Oolitic and pisolitic structures, the latter, as commonly understood, being a coarse development of the former, are comparatively common among limestones. With a lens, the concentric coats of the egg-like granules can be clearly seen, and often a central nucleus, some fossil or mineral fragment, can be detected in those that have been neatly fractured. On the weathered surfaces of some oolites, such as the Hirnant limestone, the structure is brought out with great distinctness.

On the surface of the stratified layers, ripple-marks, casts of sun-cracks and worm-burrows, footprints, and other signs of a littoral origin, may often be detected in the field. The relations of the fossils to the bedding-planes must also be observed; in some instances mollusca are found embedded in the position in which they lived in muddy banks; in some beds again, bivalves will be found commonly entire ; in others the separation of the valves and the rolling of the fossils generally will give evidence of troubled waters at the time of deposition. Derived fossils must not be overlooked.

The nature of the cementing material in a granular rock must be examined. Interesting and exceptional substances, such as barytes, have been occasionally found to play this part.

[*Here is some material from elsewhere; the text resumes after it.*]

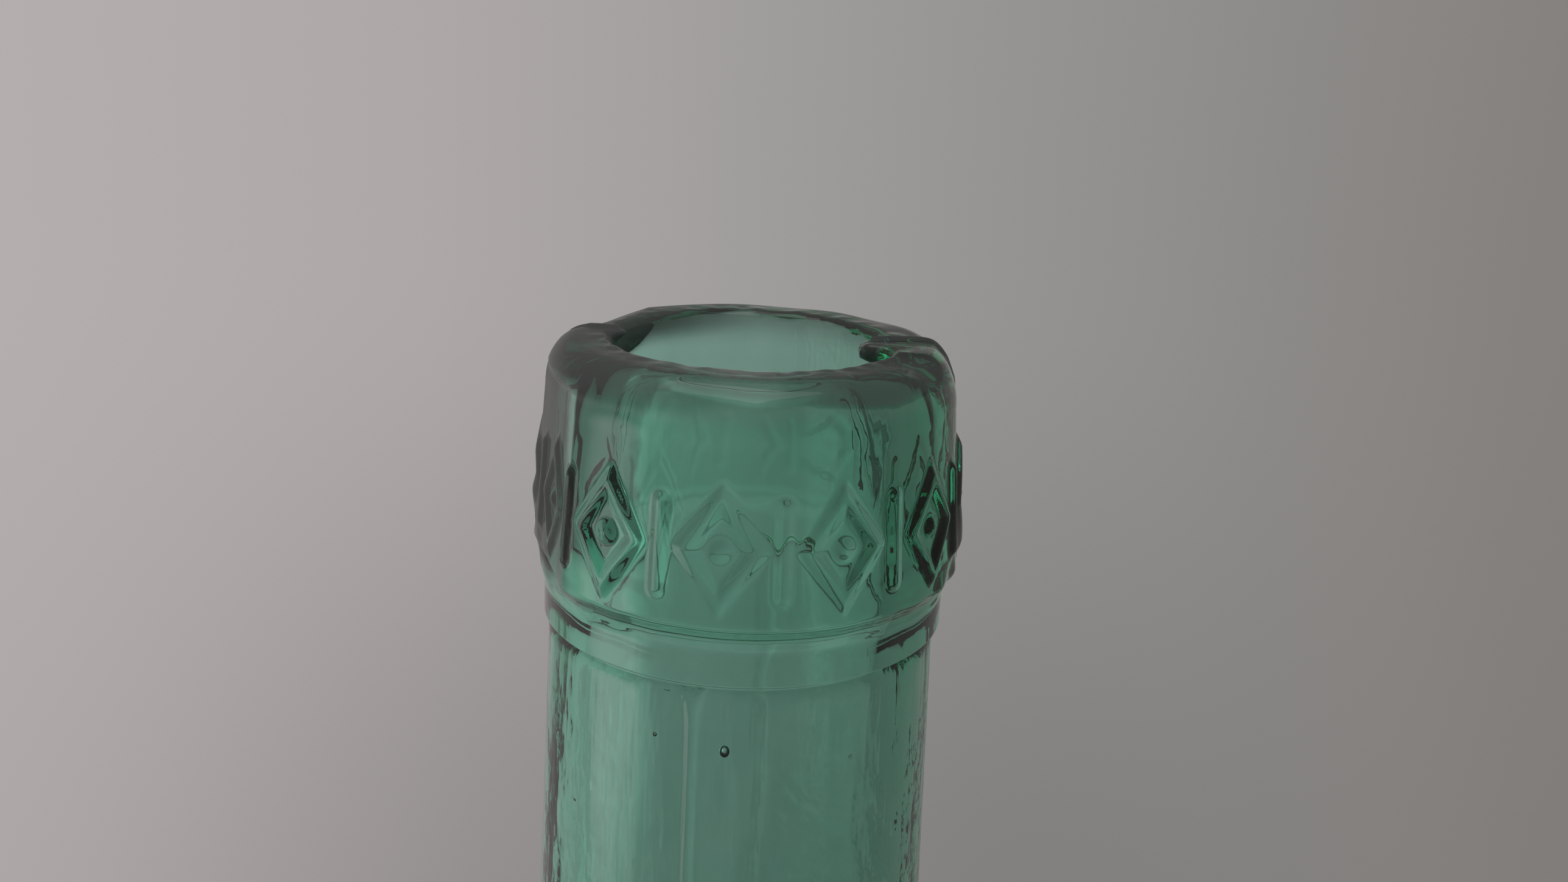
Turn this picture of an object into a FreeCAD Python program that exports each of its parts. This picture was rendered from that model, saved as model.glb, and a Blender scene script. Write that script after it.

Concretions must be studied from a mineral stand-point. On being broken open, they often show shrinkage-cracks filled with products of infiltration, giving rise to a septarian structure. Fossils and various original structures are often preserved in the concretions when lost by alteration in the surrounding rock.

Lastly, the joints must be inspected. They may be filled with secondary minerals, and their bounding surfaces may at times be slickensided by earth-movements.

We must bear in mind that, associated with ordinary fragmental stratified rocks, there often occur bands of crystalline material, such as rock-salt and alabaster, which have been deposited from solution and which exhibit a massive structure.